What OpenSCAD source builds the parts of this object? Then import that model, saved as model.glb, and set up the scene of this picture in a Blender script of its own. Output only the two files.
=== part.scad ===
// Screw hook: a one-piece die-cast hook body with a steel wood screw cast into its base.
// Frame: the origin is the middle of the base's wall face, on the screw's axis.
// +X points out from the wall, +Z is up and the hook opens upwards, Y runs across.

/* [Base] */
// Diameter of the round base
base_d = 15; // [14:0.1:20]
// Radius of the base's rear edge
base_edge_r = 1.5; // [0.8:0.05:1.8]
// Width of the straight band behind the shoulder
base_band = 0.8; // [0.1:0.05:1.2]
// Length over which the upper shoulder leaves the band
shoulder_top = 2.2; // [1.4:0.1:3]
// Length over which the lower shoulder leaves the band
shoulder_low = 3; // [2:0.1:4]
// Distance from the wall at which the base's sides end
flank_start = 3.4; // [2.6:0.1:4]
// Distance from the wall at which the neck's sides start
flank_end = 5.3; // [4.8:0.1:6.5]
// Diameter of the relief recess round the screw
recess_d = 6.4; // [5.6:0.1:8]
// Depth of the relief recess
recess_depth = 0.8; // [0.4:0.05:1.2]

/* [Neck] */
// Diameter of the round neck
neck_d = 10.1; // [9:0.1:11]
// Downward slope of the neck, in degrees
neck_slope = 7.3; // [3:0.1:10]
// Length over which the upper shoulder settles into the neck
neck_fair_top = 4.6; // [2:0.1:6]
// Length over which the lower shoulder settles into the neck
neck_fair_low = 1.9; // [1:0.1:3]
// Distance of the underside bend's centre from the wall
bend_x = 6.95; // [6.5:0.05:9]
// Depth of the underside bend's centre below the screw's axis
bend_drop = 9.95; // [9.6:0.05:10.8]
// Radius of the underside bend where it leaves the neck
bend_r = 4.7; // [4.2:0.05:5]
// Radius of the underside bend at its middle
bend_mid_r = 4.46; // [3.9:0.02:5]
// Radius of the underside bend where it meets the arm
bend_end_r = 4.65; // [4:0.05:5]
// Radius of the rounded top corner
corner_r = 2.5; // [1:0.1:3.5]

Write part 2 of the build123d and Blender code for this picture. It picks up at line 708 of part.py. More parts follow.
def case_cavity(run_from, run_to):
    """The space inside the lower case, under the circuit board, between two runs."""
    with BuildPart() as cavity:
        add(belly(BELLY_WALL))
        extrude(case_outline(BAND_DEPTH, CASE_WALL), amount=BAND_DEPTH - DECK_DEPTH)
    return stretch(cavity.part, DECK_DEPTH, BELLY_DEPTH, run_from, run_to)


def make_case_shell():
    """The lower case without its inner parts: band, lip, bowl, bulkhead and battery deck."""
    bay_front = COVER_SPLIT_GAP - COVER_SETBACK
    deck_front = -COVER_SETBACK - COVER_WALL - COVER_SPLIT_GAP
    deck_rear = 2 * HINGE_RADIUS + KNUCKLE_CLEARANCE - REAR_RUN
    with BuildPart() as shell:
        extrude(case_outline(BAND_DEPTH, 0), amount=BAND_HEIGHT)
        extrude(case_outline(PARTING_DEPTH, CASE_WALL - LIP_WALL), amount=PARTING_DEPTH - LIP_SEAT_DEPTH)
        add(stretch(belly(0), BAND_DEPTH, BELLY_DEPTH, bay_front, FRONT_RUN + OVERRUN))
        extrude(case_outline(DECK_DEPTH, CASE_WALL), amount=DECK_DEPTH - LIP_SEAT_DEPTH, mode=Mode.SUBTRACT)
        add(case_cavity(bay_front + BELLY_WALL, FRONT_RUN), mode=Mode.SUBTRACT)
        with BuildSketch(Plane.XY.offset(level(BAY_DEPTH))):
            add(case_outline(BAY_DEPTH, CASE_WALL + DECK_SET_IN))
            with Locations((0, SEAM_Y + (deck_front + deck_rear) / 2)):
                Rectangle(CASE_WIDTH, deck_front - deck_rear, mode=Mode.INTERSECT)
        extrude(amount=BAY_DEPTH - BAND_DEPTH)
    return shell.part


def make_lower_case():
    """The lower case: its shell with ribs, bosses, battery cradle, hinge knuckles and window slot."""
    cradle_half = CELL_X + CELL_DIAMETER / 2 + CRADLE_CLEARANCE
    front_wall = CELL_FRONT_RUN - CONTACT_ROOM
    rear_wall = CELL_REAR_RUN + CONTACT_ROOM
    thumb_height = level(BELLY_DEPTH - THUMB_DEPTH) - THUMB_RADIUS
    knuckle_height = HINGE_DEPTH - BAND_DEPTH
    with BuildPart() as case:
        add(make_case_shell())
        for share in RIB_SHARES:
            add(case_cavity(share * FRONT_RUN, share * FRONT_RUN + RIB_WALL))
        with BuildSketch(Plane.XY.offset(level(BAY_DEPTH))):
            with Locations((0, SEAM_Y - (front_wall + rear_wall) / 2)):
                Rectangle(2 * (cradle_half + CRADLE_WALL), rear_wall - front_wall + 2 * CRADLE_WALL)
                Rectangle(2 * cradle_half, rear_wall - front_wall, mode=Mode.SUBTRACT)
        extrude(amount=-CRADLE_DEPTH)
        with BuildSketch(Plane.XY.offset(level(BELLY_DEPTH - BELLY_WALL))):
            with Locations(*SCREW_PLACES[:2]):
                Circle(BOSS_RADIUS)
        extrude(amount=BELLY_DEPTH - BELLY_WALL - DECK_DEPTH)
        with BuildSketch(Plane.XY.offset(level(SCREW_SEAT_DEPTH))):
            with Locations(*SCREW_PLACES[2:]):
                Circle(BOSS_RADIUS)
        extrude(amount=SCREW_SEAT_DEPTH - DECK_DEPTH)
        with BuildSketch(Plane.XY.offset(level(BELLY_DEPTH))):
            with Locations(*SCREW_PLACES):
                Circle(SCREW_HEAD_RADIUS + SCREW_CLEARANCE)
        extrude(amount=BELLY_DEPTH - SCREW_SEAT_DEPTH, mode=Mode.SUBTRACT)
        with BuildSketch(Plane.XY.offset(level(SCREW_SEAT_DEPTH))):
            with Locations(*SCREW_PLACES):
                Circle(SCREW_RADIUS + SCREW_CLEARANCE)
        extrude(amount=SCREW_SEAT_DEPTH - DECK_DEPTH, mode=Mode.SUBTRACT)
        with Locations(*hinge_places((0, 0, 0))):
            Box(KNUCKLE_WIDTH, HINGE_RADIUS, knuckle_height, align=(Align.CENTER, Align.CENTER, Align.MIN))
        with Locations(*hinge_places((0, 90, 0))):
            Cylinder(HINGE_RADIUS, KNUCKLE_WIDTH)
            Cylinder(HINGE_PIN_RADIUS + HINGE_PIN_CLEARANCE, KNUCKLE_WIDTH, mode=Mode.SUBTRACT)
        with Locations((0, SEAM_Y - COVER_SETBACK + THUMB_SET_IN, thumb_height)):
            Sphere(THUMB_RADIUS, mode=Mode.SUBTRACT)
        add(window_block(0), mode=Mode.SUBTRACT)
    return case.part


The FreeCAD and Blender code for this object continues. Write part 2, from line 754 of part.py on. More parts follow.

:: Exercise details ::
Repeat the material above in full, quoting it exactly.

:: Response to the exercise ::
What OpenSCAD source builds the parts of this object? Then import that model, saved as model.glb, and set up the scene of this picture in a Blender script of its own. Output only the two files.
=== part.scad ===
// Screw hook: a one-piece die-cast hook body with a steel wood screw cast into its base.
// Frame: the origin is the middle of the base's wall face, on the screw's axis.
// +X points out from the wall, +Z is up and the hook opens upwards, Y runs across.

/* [Base] */
// Diameter of the round base
base_d = 15; // [14:0.1:20]
// Radius of the base's rear edge
base_edge_r = 1.5; // [0.8:0.05:1.8]
// Width of the straight band behind the shoulder
base_band = 0.8; // [0.1:0.05:1.2]
// Length over which the upper shoulder leaves the band
shoulder_top = 2.2; // [1.4:0.1:3]
// Length over which the lower shoulder leaves the band
shoulder_low = 3; // [2:0.1:4]
// Distance from the wall at which the base's sides end
flank_start = 3.4; // [2.6:0.1:4]
// Distance from the wall at which the neck's sides start
flank_end = 5.3; // [4.8:0.1:6.5]
// Diameter of the relief recess round the screw
recess_d = 6.4; // [5.6:0.1:8]
// Depth of the relief recess
recess_depth = 0.8; // [0.4:0.05:1.2]

/* [Neck] */
// Diameter of the round neck
neck_d = 10.1; // [9:0.1:11]
// Downward slope of the neck, in degrees
neck_slope = 7.3; // [3:0.1:10]
// Length over which the upper shoulder settles into the neck
neck_fair_top = 4.6; // [2:0.1:6]
// Length over which the lower shoulder settles into the neck
neck_fair_low = 1.9; // [1:0.1:3]
// Distance of the underside bend's centre from the wall
bend_x = 6.95; // [6.5:0.05:9]
// Depth of the underside bend's centre below the screw's axis
bend_drop = 9.95; // [9.6:0.05:10.8]
// Radius of the underside bend where it leaves the neck
bend_r = 4.7; // [4.2:0.05:5]
// Radius of the underside bend at its middle
bend_mid_r = 4.46; // [3.9:0.02:5]
// Radius of the underside bend where it meets the arm
bend_end_r = 4.65; // [4:0.05:5]
// Radius of the rounded top corner
corner_r = 2.5; // [1:0.1:3.5]

Write part 2 of the build123d and Blender code for this picture. It picks up at line 708 of part.py. More parts follow.
def case_cavity(run_from, run_to):
    """The space inside the lower case, under the circuit board, between two runs."""
    with BuildPart() as cavity:
        add(belly(BELLY_WALL))
        extrude(case_outline(BAND_DEPTH, CASE_WALL), amount=BAND_DEPTH - DECK_DEPTH)
    return stretch(cavity.part, DECK_DEPTH, BELLY_DEPTH, run_from, run_to)


def make_case_shell():
    """The lower case without its inner parts: band, lip, bowl, bulkhead and battery deck."""
    bay_front = COVER_SPLIT_GAP - COVER_SETBACK
    deck_front = -COVER_SETBACK - COVER_WALL - COVER_SPLIT_GAP
    deck_rear = 2 * HINGE_RADIUS + KNUCKLE_CLEARANCE - REAR_RUN
    with BuildPart() as shell:
        extrude(case_outline(BAND_DEPTH, 0), amount=BAND_HEIGHT)
        extrude(case_outline(PARTING_DEPTH, CASE_WALL - LIP_WALL), amount=PARTING_DEPTH - LIP_SEAT_DEPTH)
        add(stretch(belly(0), BAND_DEPTH, BELLY_DEPTH, bay_front, FRONT_RUN + OVERRUN))
        extrude(case_outline(DECK_DEPTH, CASE_WALL), amount=DECK_DEPTH - LIP_SEAT_DEPTH, mode=Mode.SUBTRACT)
        add(case_cavity(bay_front + BELLY_WALL, FRONT_RUN), mode=Mode.SUBTRACT)
        with BuildSketch(Plane.XY.offset(level(BAY_DEPTH))):
            add(case_outline(BAY_DEPTH, CASE_WALL + DECK_SET_IN))
            with Locations((0, SEAM_Y + (deck_front + deck_rear) / 2)):
                Rectangle(CASE_WIDTH, deck_front - deck_rear, mode=Mode.INTERSECT)
        extrude(amount=BAY_DEPTH - BAND_DEPTH)
    return shell.part


def make_lower_case():
    """The lower case: its shell with ribs, bosses, battery cradle, hinge knuckles and window slot."""
    cradle_half = CELL_X + CELL_DIAMETER / 2 + CRADLE_CLEARANCE
    front_wall = CELL_FRONT_RUN - CONTACT_ROOM
    rear_wall = CELL_REAR_RUN + CONTACT_ROOM
    thumb_height = level(BELLY_DEPTH - THUMB_DEPTH) - THUMB_RADIUS
    knuckle_height = HINGE_DEPTH - BAND_DEPTH
    with BuildPart() as case:
        add(make_case_shell())
        for share in RIB_SHARES:
            add(case_cavity(share * FRONT_RUN, share * FRONT_RUN + RIB_WALL))
        with BuildSketch(Plane.XY.offset(level(BAY_DEPTH))):
            with Locations((0, SEAM_Y - (front_wall + rear_wall) / 2)):
                Rectangle(2 * (cradle_half + CRADLE_WALL), rear_wall - front_wall + 2 * CRADLE_WALL)
                Rectangle(2 * cradle_half, rear_wall - front_wall, mode=Mode.SUBTRACT)
        extrude(amount=-CRADLE_DEPTH)
        with BuildSketch(Plane.XY.offset(level(BELLY_DEPTH - BELLY_WALL))):
            with Locations(*SCREW_PLACES[:2]):
                Circle(BOSS_RADIUS)
        extrude(amount=BELLY_DEPTH - BELLY_WALL - DECK_DEPTH)
        with BuildSketch(Plane.XY.offset(level(SCREW_SEAT_DEPTH))):
            with Locations(*SCREW_PLACES[2:]):
                Circle(BOSS_RADIUS)
        extrude(amount=SCREW_SEAT_DEPTH - DECK_DEPTH)
        with BuildSketch(Plane.XY.offset(level(BELLY_DEPTH))):
            with Locations(*SCREW_PLACES):
                Circle(SCREW_HEAD_RADIUS + SCREW_CLEARANCE)
        extrude(amount=BELLY_DEPTH - SCREW_SEAT_DEPTH, mode=Mode.SUBTRACT)
        with BuildSketch(Plane.XY.offset(level(SCREW_SEAT_DEPTH))):
            with Locations(*SCREW_PLACES):
                Circle(SCREW_RADIUS + SCREW_CLEARANCE)
        extrude(amount=SCREW_SEAT_DEPTH - DECK_DEPTH, mode=Mode.SUBTRACT)
        with Locations(*hinge_places((0, 0, 0))):
            Box(KNUCKLE_WIDTH, HINGE_RADIUS, knuckle_height, align=(Align.CENTER, Align.CENTER, Align.MIN))
        with Locations(*hinge_places((0, 90, 0))):
            Cylinder(HINGE_RADIUS, KNUCKLE_WIDTH)
            Cylinder(HINGE_PIN_RADIUS + HINGE_PIN_CLEARANCE, KNUCKLE_WIDTH, mode=Mode.SUBTRACT)
        with Locations((0, SEAM_Y - COVER_SETBACK + THUMB_SET_IN, thumb_height)):
            Sphere(THUMB_RADIUS, mode=Mode.SUBTRACT)
        add(window_block(0), mode=Mode.SUBTRACT)
    return case.part


The FreeCAD and Blender code for this object continues. Write part 2, from line 754 of part.py on. More parts follow.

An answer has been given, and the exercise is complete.